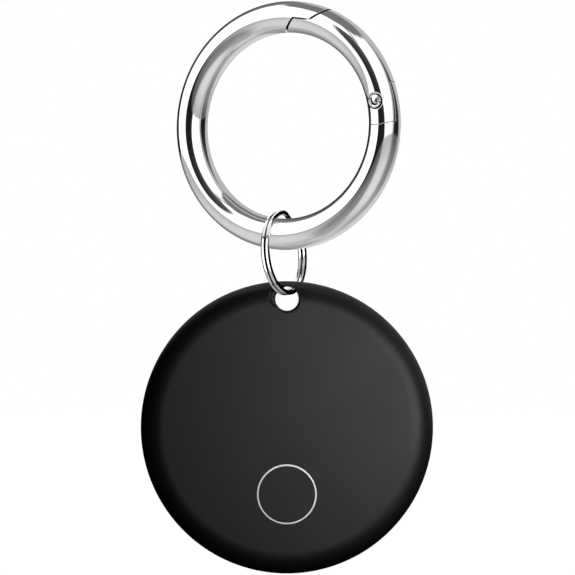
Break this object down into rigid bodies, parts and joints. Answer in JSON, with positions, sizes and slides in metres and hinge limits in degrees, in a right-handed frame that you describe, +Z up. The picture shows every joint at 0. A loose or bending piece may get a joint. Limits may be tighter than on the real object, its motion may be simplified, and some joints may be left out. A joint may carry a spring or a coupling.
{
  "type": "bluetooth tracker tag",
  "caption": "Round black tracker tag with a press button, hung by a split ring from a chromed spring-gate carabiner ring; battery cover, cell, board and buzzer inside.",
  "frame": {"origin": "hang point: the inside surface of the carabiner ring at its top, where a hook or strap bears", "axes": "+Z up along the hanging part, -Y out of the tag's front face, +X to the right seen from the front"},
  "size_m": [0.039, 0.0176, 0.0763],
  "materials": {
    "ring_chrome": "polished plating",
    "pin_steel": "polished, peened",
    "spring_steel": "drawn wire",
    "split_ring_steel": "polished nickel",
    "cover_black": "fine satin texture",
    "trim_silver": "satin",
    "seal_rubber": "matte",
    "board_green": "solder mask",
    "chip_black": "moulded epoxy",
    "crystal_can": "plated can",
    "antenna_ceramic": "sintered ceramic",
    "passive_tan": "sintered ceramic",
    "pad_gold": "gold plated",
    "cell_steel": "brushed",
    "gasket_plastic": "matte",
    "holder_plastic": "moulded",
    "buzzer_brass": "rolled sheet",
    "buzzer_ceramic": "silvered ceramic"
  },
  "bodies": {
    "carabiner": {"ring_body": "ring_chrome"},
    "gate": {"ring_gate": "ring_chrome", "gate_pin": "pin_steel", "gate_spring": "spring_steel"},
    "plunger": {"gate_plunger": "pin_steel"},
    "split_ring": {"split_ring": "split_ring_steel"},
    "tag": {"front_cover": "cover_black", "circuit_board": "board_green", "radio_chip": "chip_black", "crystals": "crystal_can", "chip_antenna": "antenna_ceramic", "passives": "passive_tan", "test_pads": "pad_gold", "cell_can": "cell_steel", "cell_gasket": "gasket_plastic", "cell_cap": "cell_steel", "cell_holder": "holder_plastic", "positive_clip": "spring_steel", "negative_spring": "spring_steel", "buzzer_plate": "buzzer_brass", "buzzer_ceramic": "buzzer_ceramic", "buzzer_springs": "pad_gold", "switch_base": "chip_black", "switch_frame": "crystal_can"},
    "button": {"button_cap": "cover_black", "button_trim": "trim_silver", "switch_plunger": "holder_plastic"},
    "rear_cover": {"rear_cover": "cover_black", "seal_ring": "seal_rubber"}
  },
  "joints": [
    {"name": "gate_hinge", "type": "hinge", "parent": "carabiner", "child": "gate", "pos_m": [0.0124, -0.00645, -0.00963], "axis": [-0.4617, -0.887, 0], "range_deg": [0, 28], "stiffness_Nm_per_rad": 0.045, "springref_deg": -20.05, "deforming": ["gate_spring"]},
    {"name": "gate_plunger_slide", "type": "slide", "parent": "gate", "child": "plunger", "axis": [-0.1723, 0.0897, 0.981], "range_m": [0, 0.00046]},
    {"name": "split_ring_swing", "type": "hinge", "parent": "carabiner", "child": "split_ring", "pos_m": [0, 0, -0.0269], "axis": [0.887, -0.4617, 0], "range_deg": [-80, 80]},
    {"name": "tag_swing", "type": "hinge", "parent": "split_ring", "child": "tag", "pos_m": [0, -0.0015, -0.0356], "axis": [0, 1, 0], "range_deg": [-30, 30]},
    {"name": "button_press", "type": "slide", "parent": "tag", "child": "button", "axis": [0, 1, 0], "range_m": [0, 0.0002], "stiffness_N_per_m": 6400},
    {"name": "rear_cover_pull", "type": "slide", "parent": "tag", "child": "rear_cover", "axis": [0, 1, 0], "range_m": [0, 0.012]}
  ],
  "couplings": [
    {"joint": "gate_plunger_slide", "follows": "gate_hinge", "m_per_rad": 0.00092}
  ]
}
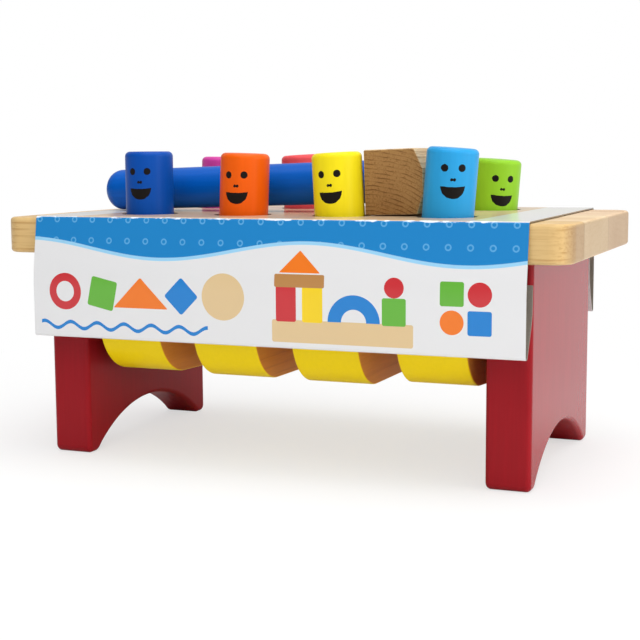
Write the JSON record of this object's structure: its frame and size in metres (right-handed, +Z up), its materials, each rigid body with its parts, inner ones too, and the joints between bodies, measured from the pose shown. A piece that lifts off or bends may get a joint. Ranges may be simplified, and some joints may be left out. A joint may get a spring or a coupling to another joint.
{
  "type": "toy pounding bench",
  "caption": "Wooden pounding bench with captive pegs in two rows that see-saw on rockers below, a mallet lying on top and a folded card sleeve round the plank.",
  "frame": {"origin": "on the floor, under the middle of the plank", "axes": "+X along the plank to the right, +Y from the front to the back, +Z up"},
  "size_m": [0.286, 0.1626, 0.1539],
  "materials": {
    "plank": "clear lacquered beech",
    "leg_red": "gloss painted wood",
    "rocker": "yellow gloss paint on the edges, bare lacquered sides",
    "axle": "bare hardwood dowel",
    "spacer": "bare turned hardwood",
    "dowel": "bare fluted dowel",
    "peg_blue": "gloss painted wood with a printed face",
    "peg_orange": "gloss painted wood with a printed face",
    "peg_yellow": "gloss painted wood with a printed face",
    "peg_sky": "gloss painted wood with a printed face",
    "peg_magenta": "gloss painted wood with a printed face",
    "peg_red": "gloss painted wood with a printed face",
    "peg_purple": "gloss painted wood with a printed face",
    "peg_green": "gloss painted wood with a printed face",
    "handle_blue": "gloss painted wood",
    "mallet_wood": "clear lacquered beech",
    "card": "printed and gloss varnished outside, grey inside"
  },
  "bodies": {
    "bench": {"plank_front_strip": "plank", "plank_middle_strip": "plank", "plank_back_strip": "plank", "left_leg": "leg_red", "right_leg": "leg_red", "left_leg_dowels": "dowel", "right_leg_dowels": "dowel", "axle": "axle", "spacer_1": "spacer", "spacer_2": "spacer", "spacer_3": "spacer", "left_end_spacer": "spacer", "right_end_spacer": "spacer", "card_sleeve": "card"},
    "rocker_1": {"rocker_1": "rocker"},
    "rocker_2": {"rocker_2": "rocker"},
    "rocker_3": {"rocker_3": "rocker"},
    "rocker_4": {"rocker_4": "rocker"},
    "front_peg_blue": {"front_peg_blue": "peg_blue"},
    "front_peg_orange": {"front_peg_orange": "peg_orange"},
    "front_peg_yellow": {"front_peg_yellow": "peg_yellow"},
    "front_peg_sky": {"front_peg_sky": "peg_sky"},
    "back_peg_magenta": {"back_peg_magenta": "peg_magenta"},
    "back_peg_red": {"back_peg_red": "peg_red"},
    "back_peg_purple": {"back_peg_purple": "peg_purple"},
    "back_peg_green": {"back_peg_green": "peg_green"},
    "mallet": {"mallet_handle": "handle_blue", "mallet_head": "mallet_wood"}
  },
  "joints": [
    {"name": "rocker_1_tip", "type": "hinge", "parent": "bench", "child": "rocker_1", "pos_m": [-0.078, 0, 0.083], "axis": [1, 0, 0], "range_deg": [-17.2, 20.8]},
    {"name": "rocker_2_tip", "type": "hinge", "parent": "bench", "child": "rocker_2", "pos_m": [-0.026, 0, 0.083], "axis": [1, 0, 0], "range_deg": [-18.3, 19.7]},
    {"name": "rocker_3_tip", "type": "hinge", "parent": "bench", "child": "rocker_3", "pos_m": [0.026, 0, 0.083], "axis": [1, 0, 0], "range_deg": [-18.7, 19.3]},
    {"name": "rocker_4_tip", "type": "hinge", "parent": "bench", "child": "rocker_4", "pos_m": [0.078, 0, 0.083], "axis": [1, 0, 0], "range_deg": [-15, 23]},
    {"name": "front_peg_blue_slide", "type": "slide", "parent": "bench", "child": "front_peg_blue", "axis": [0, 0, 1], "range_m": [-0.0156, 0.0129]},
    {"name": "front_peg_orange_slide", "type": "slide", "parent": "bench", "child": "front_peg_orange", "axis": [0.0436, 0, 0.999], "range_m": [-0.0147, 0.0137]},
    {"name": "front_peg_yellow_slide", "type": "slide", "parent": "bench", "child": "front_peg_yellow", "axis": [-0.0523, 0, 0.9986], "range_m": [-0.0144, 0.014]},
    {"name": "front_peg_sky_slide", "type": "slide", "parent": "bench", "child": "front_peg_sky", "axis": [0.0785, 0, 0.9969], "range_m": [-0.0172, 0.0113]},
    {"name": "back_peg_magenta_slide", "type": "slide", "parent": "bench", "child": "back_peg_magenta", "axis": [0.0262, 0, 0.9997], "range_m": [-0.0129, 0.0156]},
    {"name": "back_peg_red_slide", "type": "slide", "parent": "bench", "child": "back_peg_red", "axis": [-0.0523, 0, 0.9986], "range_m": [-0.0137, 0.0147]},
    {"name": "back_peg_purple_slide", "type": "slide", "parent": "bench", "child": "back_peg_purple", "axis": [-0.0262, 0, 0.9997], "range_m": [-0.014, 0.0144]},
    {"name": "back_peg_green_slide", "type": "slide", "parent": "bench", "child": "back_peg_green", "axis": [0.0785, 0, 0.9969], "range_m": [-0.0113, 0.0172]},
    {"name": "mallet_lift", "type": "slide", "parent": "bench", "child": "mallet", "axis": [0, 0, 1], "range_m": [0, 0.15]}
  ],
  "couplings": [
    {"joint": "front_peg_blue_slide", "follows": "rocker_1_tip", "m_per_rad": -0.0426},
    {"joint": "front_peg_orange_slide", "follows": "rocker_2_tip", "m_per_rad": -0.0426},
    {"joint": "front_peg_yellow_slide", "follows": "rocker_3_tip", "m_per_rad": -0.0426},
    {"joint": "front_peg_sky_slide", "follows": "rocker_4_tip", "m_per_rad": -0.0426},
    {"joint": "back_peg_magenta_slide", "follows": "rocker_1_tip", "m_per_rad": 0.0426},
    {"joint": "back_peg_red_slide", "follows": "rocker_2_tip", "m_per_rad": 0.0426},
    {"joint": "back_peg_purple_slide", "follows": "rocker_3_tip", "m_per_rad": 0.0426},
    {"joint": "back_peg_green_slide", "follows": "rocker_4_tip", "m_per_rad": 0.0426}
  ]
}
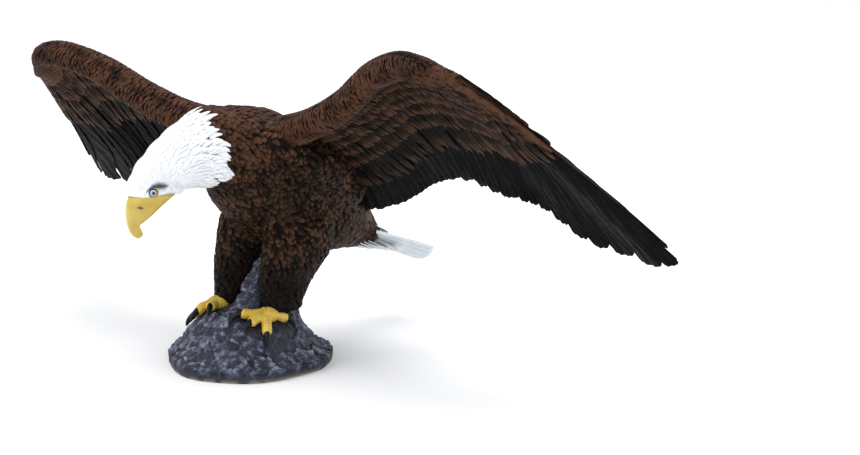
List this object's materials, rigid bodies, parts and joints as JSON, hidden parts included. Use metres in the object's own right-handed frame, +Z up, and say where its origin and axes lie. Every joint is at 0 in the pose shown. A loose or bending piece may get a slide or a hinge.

____

§ Written request: From the entries, report each line that includes the word "piece".

§ Response to this task:
Break this object down into rigid bodies, parts and joints. Answer in JSON, with positions, sizes and slides in metres and hinge limits in degrees, in a right-handed frame that you describe, +Z up. The picture shows every joint at 0. A loose or bending piece may get a joint. Limits may be tighter than on the real object, its motion may be simplified, and some joints may be left out. A joint may carry a spring or a coupling.
Write the JSON record of this object's structure: its frame and size in metres (right-handed, +Z up), its materials, each rigid body with its parts, inner ones too, and the joints between bodies, measured from the pose shown. A piece that lifts off or bends may get a joint. Ranges may be simplified, and some joints may be left out. A joint may get a spring or a coupling to another joint.
List this object's materials, rigid bodies, parts and joints as JSON, hidden parts included. Use metres in the object's own right-handed frame, +Z up, and say where its origin and axes lie. Every joint is at 0 in the pose shown. A loose or bending piece may get a slide or a hinge.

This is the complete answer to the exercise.